В свои одиннадцать лет Карл-Пётр выглядел сущим ребёнком лет этак шести-семи, хотя визуальная детскость лица компенсировалась, и компенсировалась с избытком, вполне взрослой лексикой, взбалмошностью и взрослой же нервозностью поведения. Грубый Брюммер с самых первых дней требовал от мальчика серьёзности, взвешенности слов, солидности манер, то есть всего того, чего не было даже в заводе. И Пётр, не чуждый актёрского дара, понемногу научился изображать требуемую солидность и рассудительность, не сделавшись, однако, ни на йоту более рассудительным. Сочетание же внешности и манер было ужасающим: мальчик походил на аккуратную приодетую обезьянку и воспринимался окружающими как своего рода казус — живой, смышлёный, говорящий, но казус. От постоянных стычек с Брюммером, учителем не только грубым, но и физически сильным, то есть могущим материализовать грубость своей души сообразно прихоти момента, мальчик сделался излишне болезненно возбудим, и уж сами собой пришли затем мигрени, ночные кошмары, спонтанная рвота. Понервничав, Пётр обыкновенно испытывал сильные спазмы, чем Оттон Брюммер охотно и не без удовольствия пользовался, чтобы ещё более унизить воспитанника. В одну из таких конфликтных минут, отмучившись и напрочь испачкав стенку, Пётр тыльной стороной ладони отёр губы и сказал Брюммеру: «Вырасту, прикажу тебе глаза выколоть». — «В таком случае не надейся вырасти», — хладнокровно парировал воспитатель.
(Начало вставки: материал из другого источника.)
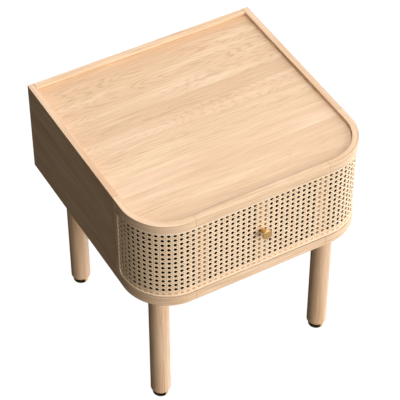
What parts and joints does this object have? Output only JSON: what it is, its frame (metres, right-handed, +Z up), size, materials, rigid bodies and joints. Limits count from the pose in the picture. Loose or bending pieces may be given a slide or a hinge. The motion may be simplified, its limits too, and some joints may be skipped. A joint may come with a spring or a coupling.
{
  "type": "nightstand",
  "caption": "Oak nightstand with rounded front corners, tray top, woven-cane drawer wrapping both corners, small brass knob and plain round legs.",
  "frame": {"origin": "on the floor, midway between the left and right sides, and midway between the knob's face and the back", "axes": "+Z up from the floor, -Y towards the user who pulls the drawer, +X to that user's right"},
  "size_m": [0.465, 0.4646, 0.5],
  "materials": {
    "oak": "solid pale oak, matt clear lacquer",
    "cane": "natural woven rattan cane, open octagonal weave",
    "liner_cloth": "black non-woven lining cloth",
    "drawer_wood": "pale hardwood drawer box, matt",
    "plywood": "oak-veneered plywood, matt",
    "dowel_beech": "fluted beech, unfinished",
    "knob_brass": "satin brushed antique brass",
    "glide_metal": "dark bronzed brass, polished",
    "zinc_steel": "zinc-plated rolled steel",
    "ball_steel": "polished bearing steel",
    "fastener_steel": "plated steel"
  },
  "bodies": {
    "case": {"back_panel": "plywood", "back_panel_screws": "fastener_steel", "back_upper_rail": "oak", "bottom_panel": "plywood", "foot_glide_back_left": "glide_metal", "foot_glide_back_right": "glide_metal", "foot_glide_front_left": "glide_metal", "foot_glide_front_right": "glide_metal", "front_post_left": "oak", "front_post_right": "oak", "leg_back_left": "oak", "leg_back_right": "oak", "leg_bolts": "fastener_steel", "leg_front_left": "oak", "leg_front_right": "oak", "lower_corner_rail_left": "oak", "lower_corner_rail_right": "oak", "lower_front_rail": "oak", "panel_dowels": "dowel_beech", "rail_dowels": "dowel_beech", "side_panel_left": "oak", "side_panel_right": "oak", "slide_case_channel_left": "zinc_steel", "slide_case_channel_right": "zinc_steel", "slide_case_screws": "fastener_steel", "threaded_inserts": "fastener_steel", "top_panel": "oak", "upper_corner_rail_left": "oak", "upper_corner_rail_right": "oak", "upper_front_rail": "oak"},
    "drawer": {"cane_bead": "oak", "cane_webbing": "cane", "drawer_back": "drawer_wood", "drawer_box_front": "drawer_wood", "drawer_floor": "plywood", "drawer_front_batten_left": "oak", "drawer_front_batten_right": "oak", "drawer_front_centre_stile": "oak", "drawer_front_end_stile_left": "oak", "drawer_front_end_stile_right": "oak", "drawer_front_liner": "liner_cloth", "drawer_front_lower_corner_left": "oak", "drawer_front_lower_corner_right": "oak", "drawer_front_lower_rail": "oak", "drawer_front_spacer_left": "drawer_wood", "drawer_front_spacer_right": "drawer_wood", "drawer_front_upper_corner_left": "oak", "drawer_front_upper_corner_right": "oak", "drawer_front_upper_rail": "oak", "drawer_screws": "fastener_steel", "drawer_side_left": "drawer_wood", "drawer_side_right": "drawer_wood", "knob": "knob_brass", "knob_screw": "fastener_steel", "slide_drawer_channel_left": "zinc_steel", "slide_drawer_channel_right": "zinc_steel"},
    "ball_cage_left": {"ball_cage_left": "zinc_steel", "bearing_balls_left": "ball_steel"},
    "ball_cage_right": {"ball_cage_right": "zinc_steel", "bearing_balls_right": "ball_steel"}
  },
  "joints": [
    {"name": "drawer_slide", "type": "slide", "parent": "case", "child": "drawer", "axis": [0, -1, 0], "range_m": [0, 0.22]},
    {"name": "ball_cage_left_slide", "type": "slide", "parent": "case", "child": "ball_cage_left", "axis": [0, -1, 0], "range_m": [0, 0.11]},
    {"name": "ball_cage_right_slide", "type": "slide", "parent": "case", "child": "ball_cage_right", "axis": [0, -1, 0], "range_m": [0, 0.11]}
  ],
  "couplings": [
    {"joint": "ball_cage_left_slide", "follows": "drawer_slide", "ratio": 0.5},
    {"joint": "ball_cage_right_slide", "follows": "drawer_slide", "ratio": 0.5}
  ]
}
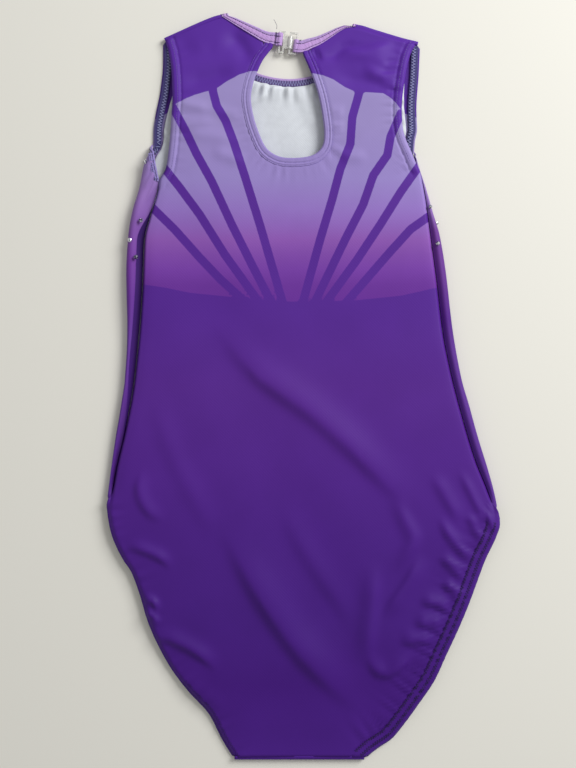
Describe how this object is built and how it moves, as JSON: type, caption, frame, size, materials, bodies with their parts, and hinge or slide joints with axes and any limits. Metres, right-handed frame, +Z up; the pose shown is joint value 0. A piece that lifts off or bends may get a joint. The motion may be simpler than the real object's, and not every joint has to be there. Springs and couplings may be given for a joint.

Усугублять конфликт Брюммер не считал целесообразным, поскольку воспитанник был ему необходим как своего рода плот, с помощью которого гофмаршал рассчитывал пробраться ни больше ни меньше — к шведскому двору. Теоретически можно было бы помечтать и о русском дворе, но несбыточные мечты Брюммер намеренно подавлял, чтобы впоследствии не расстраиваться понапрасну. Да и потом, что это такое — русский двор? Что — Россия? Может, никакой России и в природе нет; может, это францисканские монахи напридумывали...

На всякий случай, хотя и не без задней мысли, Брюммер обучал мальчика шведскому языку: поначалу давал уроки сам, но впоследствии нашёл для этого подходящего учителя — из онемеченных шведов. Занятия шведским языком почитались священными: если при необходимости можно было прервать урок французского, географии или истории, если в крайнем случае считалось допустимым сократить танцевальный класс, перенести на другой день занятие латынью, оставить на листе неоконченную пропись, — то шведский, о, шведский почитался превыше всего прочего. И потому когда Оттон Брюммер вошёл к Петру во время урока шведского и сказал о том, что, мол, Ангальт-Цербстская принцесса Иоганна-Елизавета... — мальчик понятливо кивнул и продолжил за воспитателя:

   — Умерла, понимаю.

   — Не совсем, — вынужден был признать Брюммер. — Она приехала в гости и желала бы тебя видеть.